● Aim: What is needed is an exact copy of the lines from the line containing "own_mesh(spring)" to the line containing "relief(tree, shader, place, waves=3600.0, depth=0.000015)", both lines included, and nothing else.

-*-

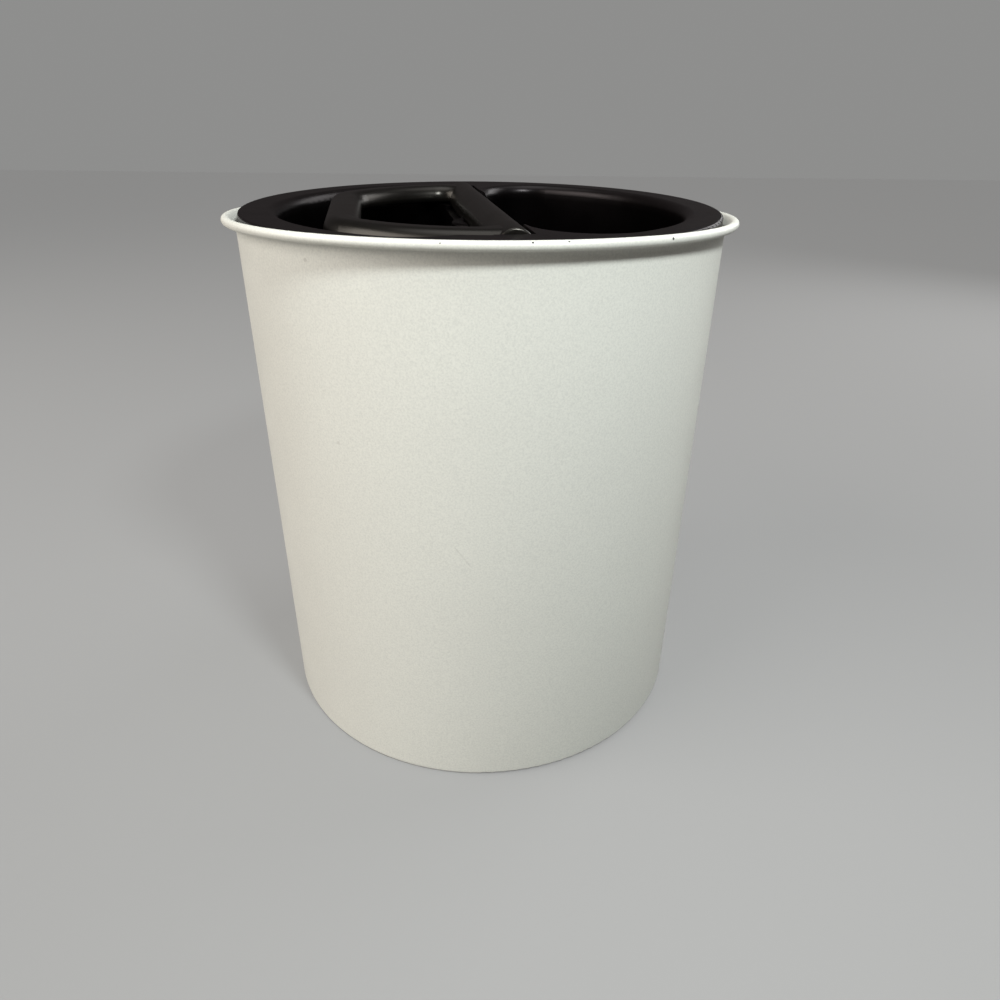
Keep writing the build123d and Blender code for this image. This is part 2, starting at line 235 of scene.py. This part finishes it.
# Underplate: the same plastic as the lid, moulded with ribs below. It closes the lid from
# underneath and is screwed up against the skirt.
plate_black = (0.012, 0.011, 0.011)
plate_dusty = (0.032, 0.029, 0.028)
plate_roughness = 0.48
tree, shader, place = finish("lid_underplate", plate_black)
coat = clouds(tree, place, plate_black, plate_dusty, waves=60.0, most=0.6)
tree.links.new(coat, shader.inputs["Base Color"])
shader.inputs["Roughness"].default_value = plate_roughness
relief(tree, shader, place, mould_waves, mould_depth)


# Wiper: a soft silicone ring, moulded with two thin lips that wipe the canister's wall.
# It is clamped between the skirt and the underplate.
wiper_black = (0.018, 0.018, 0.019)
wiper_powdery = (0.040, 0.038, 0.036)
wiper_roughness = 0.60
tree, shader, place = finish("wiper_seal", wiper_black)
tree.links.new(clouds(tree, place, wiper_black, wiper_powdery, waves=150.0), shader.inputs["Base Color"])
shader.inputs["Roughness"].default_value = wiper_roughness
relief(tree, shader, place, waves=900.0, depth=0.00003, detail=3.0)


# Screws and hinge pins: bright steel. The screws are driven up into the lid's bosses and hold
# the underplate, and the pins are pressed into the lid's end blocks.
steel_bright = (0.58, 0.58, 0.59)
steel_dull = (0.38, 0.37, 0.36)
for node in ("lid_screws", "hinge_pin_front", "hinge_pin_rear"):
    tree, shader, place = finish(node, steel_bright)
    shader.inputs["Metallic"].default_value = 1.0
    tree.links.new(clouds(tree, place, steel_bright, steel_dull, waves=700.0), shader.inputs["Base Color"])
    sheen(tree, shader, place, waves=1500.0, smooth=0.22, rough=0.40)


# Valve spring: a coil of drawn stainless wire that stands in the well round the stem's guide.
# It closes the valve, and in the real lid is pressed shorter from its top end as the stem comes down;
# here it keeps its modelled length, on a mesh of its own.
wire_bright = (0.60, 0.60, 0.62)
tree, shader, place = finish("valve_spring", wire_bright)
shader.inputs["Metallic"].default_value = 1.0
sheen(tree, shader, place, waves=2500.0, smooth=0.18, rough=0.34, detail=2.0)
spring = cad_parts["valve_spring"]
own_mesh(spring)


# Valve screen: a slotted cup in black plastic that snaps into the underplate and keeps the beans
# off the valve. Coffee dust has settled on it.
screen_black = (0.014, 0.014, 0.016)
screen_dusty = (0.045, 0.038, 0.032)
screen_roughness = 0.45
tree, shader, place = finish("valve_screen", screen_black)
tree.links.new(clouds(tree, place, screen_black, screen_dusty, waves=200.0), shader.inputs["Base Color"])
shader.inputs["Roughness"].default_value = screen_roughness
relief(tree, shader, place, mould_waves, mould_depth)


# Handle: a D-shaped grip and its round hinge bar in one dark grey moulding, glossier than the
# lid. Hands have polished it in patches. It turns on the two pins.
grip_dark = (0.0026, 0.0024, 0.0020)
grip_rubbed = (0.0060, 0.0055, 0.0048)
grip_gloss = 0.42
grip_gloss_tint = (1.0, 0.93, 0.84, 1.0)
tree, shader, place = finish("handle", grip_dark)
tree.links.new(clouds(tree, place, grip_dark, grip_rubbed, waves=70.0, most=0.7), shader.inputs["Base Color"])
shader.inputs["Specular IOR Level"].default_value = grip_gloss
shader.inputs["Specular Tint"].default_value = grip_gloss_tint
sheen(tree, shader, place, waves=160.0, smooth=0.28, rough=0.31)
relief(tree, shader, place, waves=3600.0, depth=0.000015)


# Valve stem: turned from white acetal, with a flat head that the cam presses. It slides in the
# lid's guide and has browned a little from the coffee.
stem_white = (0.76, 0.74, 0.68)
stem_browned = (0.50, 0.42, 0.32)
stem_roughness = 0.35
stem_glow = 0.1
tree, shader, place = finish("valve_stem", stem_white)
coat = clouds(tree, place, stem_white, stem_browned, waves=300.0, low=0.45, most=0.5)
tree.links.new(coat, shader.inputs["Base Color"])
shader.inputs["Roughness"].default_value = stem_roughness
shader.inputs["Subsurface Weight"].default_value = stem_glow


# Valve seal: a disc punched from red-brown silicone sheet. It is pushed over the stem and closes
# the ring of ports.
seal_red = (0.36, 0.055, 0.035)
seal_dark = (0.26, 0.045, 0.030)
seal_roughness = 0.55
tree, shader, place = finish("valve_seal", seal_red)
tree.links.new(clouds(tree, place, seal_red, seal_dark, waves=500.0), shader.inputs["Base Color"])
shader.inputs["Roughness"].default_value = seal_roughness


# Washer and clip: stamped steel behind the seal. The washer keeps the seal flat, and the clip
# springs into the stem's groove under it.
stamped_bright = (0.56, 0.56, 0.57)
for node in ("seal_washer", "stem_clip"):
    tree, shader, place = finish(node, stamped_bright)
    shader.inputs["Metallic"].default_value = 1.0
    sheen(tree, shader, place, waves=1200.0, smooth=0.26, rough=0.44)


# Floor and light: a pale floor in a plain grey room, brighter overhead. A broad lamp stands on the
# left and a weaker one behind. A small one high in front draws the rim's shadow on the wall.
lamps = (
    ("left lamp", "SQUARE", 1.2, 20.5, (1.0, 0.955, 0.905), (-1.20, -0.52, 0.77)),
    ("high lamp", "DISK", 0.10, 2.65, (0.93, 0.99, 1.0), (0.18, -0.365, 0.532)),
    ("rear lamp", "SQUARE", 0.8, 6.5, (1.0, 1.0, 1.0), (0.95, 0.62, 0.75)),
)
lit_place = Vector((0.0, 0.0, 0.15))
for name, outline, size, watts, colour, stand in lamps:
    lamp = bpy.data.objects.new(name, bpy.data.lights.new(name, "AREA"))
    lamp.data.shape = outline
    lamp.data.size = size
    lamp.data.energy = watts
    lamp.data.color = colour
    lamp.location = stand
    lamp.rotation_mode = "QUATERNION"
    lamp.rotation_quaternion = (lit_place - lamp.location).to_track_quat("-Z", "Y")
    bpy.context.scene.collection.objects.link(lamp)

floor_half = 6.0
floor_drop = 0.0002
floor_grey = (0.18, 0.18, 0.178)
floor_pale = (0.19, 0.19, 0.187)
floor_roughness = 0.9
floor_mesh = bpy.data.meshes.new("floor")
corners = [(x * floor_half, y * floor_half, -floor_drop) for x, y in ((-1, -1), (1, -1), (1, 1), (-1, 1))]
floor_mesh.from_pydata(corners, [], [(0, 1, 2, 3)])
floor = bpy.data.objects.new("floor", floor_mesh)
bpy.context.scene.collection.objects.link(floor)
floor_paint = bpy.data.materials.new("floor")
floor_paint.use_nodes = True
tree = floor_paint.node_tree
shader = tree.nodes["Principled BSDF"]
shader.inputs["Base Color"].default_value = (*floor_grey, 1.0)
shader.inputs["Roughness"].default_value = floor_roughness
shader.inputs["Emission Color"].default_value = (*floor_pale, 1.0)
seen = tree.nodes.new("ShaderNodeLightPath").outputs["Is Camera Ray"]
tree.links.new(seen, shader.inputs["Emission Strength"])
floor_mesh.materials.append(floor_paint)

room_grey = (0.062, 0.055, 0.055)
overhead_white = (1.60, 1.60, 1.60)
overhead_starts, overhead_full = 0.86, 0.96
backdrop_pale = (0.272, 0.272, 0.268)
room = bpy.data.worlds.new("room")
bpy.context.scene.world = room
room.use_nodes = True
tree = room.node_tree
height = tree.nodes.new("ShaderNodeSeparateXYZ")
tree.links.new(tree.nodes.new("ShaderNodeTexCoord").outputs["Generated"], height.inputs[0])
overhead = stretch(tree, height.outputs["Z"], overhead_starts, overhead_full)
air = tint(tree, overhead, room_grey, overhead_white)
seen = tree.nodes.new("ShaderNodeLightPath").outputs["Is Camera Ray"]
tree.links.new(tint(tree, seen, air, backdrop_pale), tree.nodes["Background"].inputs["Color"])
bpy.context.scene.view_settings.view_transform = "Standard"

-*-

● Response below:
own_mesh(spring)


# Valve screen: a slotted cup in black plastic that snaps into the underplate and keeps the beans
# off the valve. Coffee dust has settled on it.
screen_black = (0.014, 0.014, 0.016)
screen_dusty = (0.045, 0.038, 0.032)
screen_roughness = 0.45
tree, shader, place = finish("valve_screen", screen_black)
tree.links.new(clouds(tree, place, screen_black, screen_dusty, waves=200.0), shader.inputs["Base Color"])
shader.inputs["Roughness"].default_value = screen_roughness
relief(tree, shader, place, mould_waves, mould_depth)


# Handle: a D-shaped grip and its round hinge bar in one dark grey moulding, glossier than the
# lid. Hands have polished it in patches. It turns on the two pins.
grip_dark = (0.0026, 0.0024, 0.0020)
grip_rubbed = (0.0060, 0.0055, 0.0048)
grip_gloss = 0.42
grip_gloss_tint = (1.0, 0.93, 0.84, 1.0)
tree, shader, place = finish("handle", grip_dark)
tree.links.new(clouds(tree, place, grip_dark, grip_rubbed, waves=70.0, most=0.7), shader.inputs["Base Color"])
shader.inputs["Specular IOR Level"].default_value = grip_gloss
shader.inputs["Specular Tint"].default_value = grip_gloss_tint
sheen(tree, shader, place, waves=160.0, smooth=0.28, rough=0.31)
relief(tree, shader, place, waves=3600.0, depth=0.000015)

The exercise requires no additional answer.